The result of this shift is that firewalls have gotten far more complex. There are many more different application that are of interest; each of them requires custom code on the firewall to enforce policies and to delete or otherwise defang sketchy stuff. This is bad for security. It pays to look back at what Cheswick and I wrote in Firewalls:

• Axiom 1 (Murphy) All programs are buggy.
• Theorem 1 (Law of Large Programs) Large programs are even buggier than their size would indicate.

• Proof: By inspection.
• Corollary 1.1 A security-relevant program has security bugs.
• Theorem 2 If you do not run a program, it does not matter whether or not it is buggy.
• Proof: As in all logical systems, (false ⇒ true) = true.
• Corollary 2.1 If you do not run a program, it does not matter if it has security holes.
• Theorem 3 Exposed machines should run as few programs as possible; the ones that are run should be as small as possible.
• Proof: Follows directly from Corollary 1.1 and Corollary 2.1.
• Corollary 3.1 (Fundamental Theorem of Firewalls) Most hosts cannot meet our requirements: they run too many programs that are too large. Therefore, the only solution is to isolate them behind a firewall if you wish to run any programs at all.

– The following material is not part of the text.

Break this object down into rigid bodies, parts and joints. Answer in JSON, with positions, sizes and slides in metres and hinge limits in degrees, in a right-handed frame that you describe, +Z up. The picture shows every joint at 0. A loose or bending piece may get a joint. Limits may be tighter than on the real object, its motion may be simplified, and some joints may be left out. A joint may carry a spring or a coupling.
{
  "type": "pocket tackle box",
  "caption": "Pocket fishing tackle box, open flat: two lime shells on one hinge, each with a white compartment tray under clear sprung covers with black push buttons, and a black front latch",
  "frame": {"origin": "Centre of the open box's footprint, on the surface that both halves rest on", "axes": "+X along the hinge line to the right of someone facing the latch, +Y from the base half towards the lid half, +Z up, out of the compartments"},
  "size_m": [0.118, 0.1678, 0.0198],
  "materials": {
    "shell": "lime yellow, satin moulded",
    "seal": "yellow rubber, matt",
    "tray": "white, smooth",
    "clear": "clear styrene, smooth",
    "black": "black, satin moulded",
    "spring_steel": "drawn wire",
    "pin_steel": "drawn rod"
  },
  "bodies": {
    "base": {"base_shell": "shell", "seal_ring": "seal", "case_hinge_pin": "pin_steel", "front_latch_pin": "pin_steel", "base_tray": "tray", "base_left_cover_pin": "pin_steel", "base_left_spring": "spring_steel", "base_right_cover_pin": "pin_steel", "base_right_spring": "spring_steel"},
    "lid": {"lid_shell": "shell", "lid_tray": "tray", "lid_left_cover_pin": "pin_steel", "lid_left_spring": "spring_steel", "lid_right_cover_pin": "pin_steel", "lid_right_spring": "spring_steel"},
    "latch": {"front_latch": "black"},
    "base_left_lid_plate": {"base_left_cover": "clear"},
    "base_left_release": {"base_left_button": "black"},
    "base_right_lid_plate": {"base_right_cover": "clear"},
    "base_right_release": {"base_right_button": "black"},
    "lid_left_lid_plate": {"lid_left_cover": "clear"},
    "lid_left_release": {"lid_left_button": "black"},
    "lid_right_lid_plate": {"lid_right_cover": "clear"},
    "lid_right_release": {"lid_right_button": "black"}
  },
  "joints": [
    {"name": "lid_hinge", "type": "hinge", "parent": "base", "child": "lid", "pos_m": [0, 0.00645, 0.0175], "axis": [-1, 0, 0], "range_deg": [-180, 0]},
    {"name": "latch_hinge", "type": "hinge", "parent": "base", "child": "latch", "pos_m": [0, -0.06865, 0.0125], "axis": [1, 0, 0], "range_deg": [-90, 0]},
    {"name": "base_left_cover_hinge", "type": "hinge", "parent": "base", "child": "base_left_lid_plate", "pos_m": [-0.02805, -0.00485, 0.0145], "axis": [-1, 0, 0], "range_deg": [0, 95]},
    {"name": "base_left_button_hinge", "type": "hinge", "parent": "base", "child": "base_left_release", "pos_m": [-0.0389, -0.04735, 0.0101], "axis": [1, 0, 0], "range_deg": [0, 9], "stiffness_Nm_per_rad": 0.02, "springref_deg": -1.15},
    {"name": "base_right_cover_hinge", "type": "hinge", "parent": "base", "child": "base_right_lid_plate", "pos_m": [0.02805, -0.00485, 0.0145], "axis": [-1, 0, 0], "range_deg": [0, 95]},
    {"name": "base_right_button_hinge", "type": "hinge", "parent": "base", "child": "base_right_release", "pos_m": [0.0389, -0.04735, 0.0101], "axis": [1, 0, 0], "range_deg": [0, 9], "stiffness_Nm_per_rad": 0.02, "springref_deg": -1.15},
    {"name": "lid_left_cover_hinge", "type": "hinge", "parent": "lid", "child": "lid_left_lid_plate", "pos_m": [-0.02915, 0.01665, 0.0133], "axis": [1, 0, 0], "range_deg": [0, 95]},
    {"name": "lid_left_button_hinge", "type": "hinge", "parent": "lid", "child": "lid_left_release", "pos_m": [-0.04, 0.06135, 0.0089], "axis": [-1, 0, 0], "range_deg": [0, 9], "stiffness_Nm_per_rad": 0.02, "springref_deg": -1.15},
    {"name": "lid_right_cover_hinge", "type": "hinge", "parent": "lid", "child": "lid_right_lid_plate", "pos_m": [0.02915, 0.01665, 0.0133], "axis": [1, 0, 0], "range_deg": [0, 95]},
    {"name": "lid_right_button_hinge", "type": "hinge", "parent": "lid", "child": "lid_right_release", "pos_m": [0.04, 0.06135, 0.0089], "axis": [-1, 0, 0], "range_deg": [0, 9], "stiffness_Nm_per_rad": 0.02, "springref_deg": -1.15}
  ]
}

In other words, the reason that firewalls were secure is that they ran many fewer programs, and hence didn’t have as much vulnerable code. Given the hundreds of applications that a modern firewall has to support, and given the complexity of some of those applications (e.g., SIP), it is far from clear that less code is involved. In fact, an enterprise firewall today, supporting very many users, endpoints, and policies, is arguably running more Internet-facing code than a typical host. Perhaps the code is higher quality, and perhaps the firewalls are better administered than end user machines—but perhaps not.

The code complexity issue is another driver for smaller, more specialized firewalls. The XML-scanning firewall protecting some database machine may be just as buggy as the same code on an apatosaurus-sized firewall for the enterprise, but if it fails it exposes one database machine, not an entire company.

We can therefore draw some conclusions about the role of firewalls in today’s net.

• Small-scale firewalls, protecting a network about the size run by a single system administrator, still serve a useful function. Generally speaking, these will be packet filters and hence not require extra hardware.
• Complex server applications are rarely amenable to firewall protection, unless the firewall has some very, very good (and very, very well-written) sanitizing technology.
• An enterprise firewall retains value against low-skill attackers but is actually a point of risk, not protection, when trying to filter complex protocols against sophisticated adversaries. If you have such services that must be accessible from the outside, use packet filtering on the enterprise firewall and a separate protection layer near the server itself. This is discussed in more detail in Section 11.3.

• Arguably, mobile devices—laptops, tablets, smart phones—should never be fully trusted, not because they use wireless connections, but because they’re much more likely to carry malware (see Property 3). This suggests that your wireless LAN should be outside the firewall, with a VPN+filter for access by iToys and the like. The suggestion is analyzed in greater detail in Chapter 9.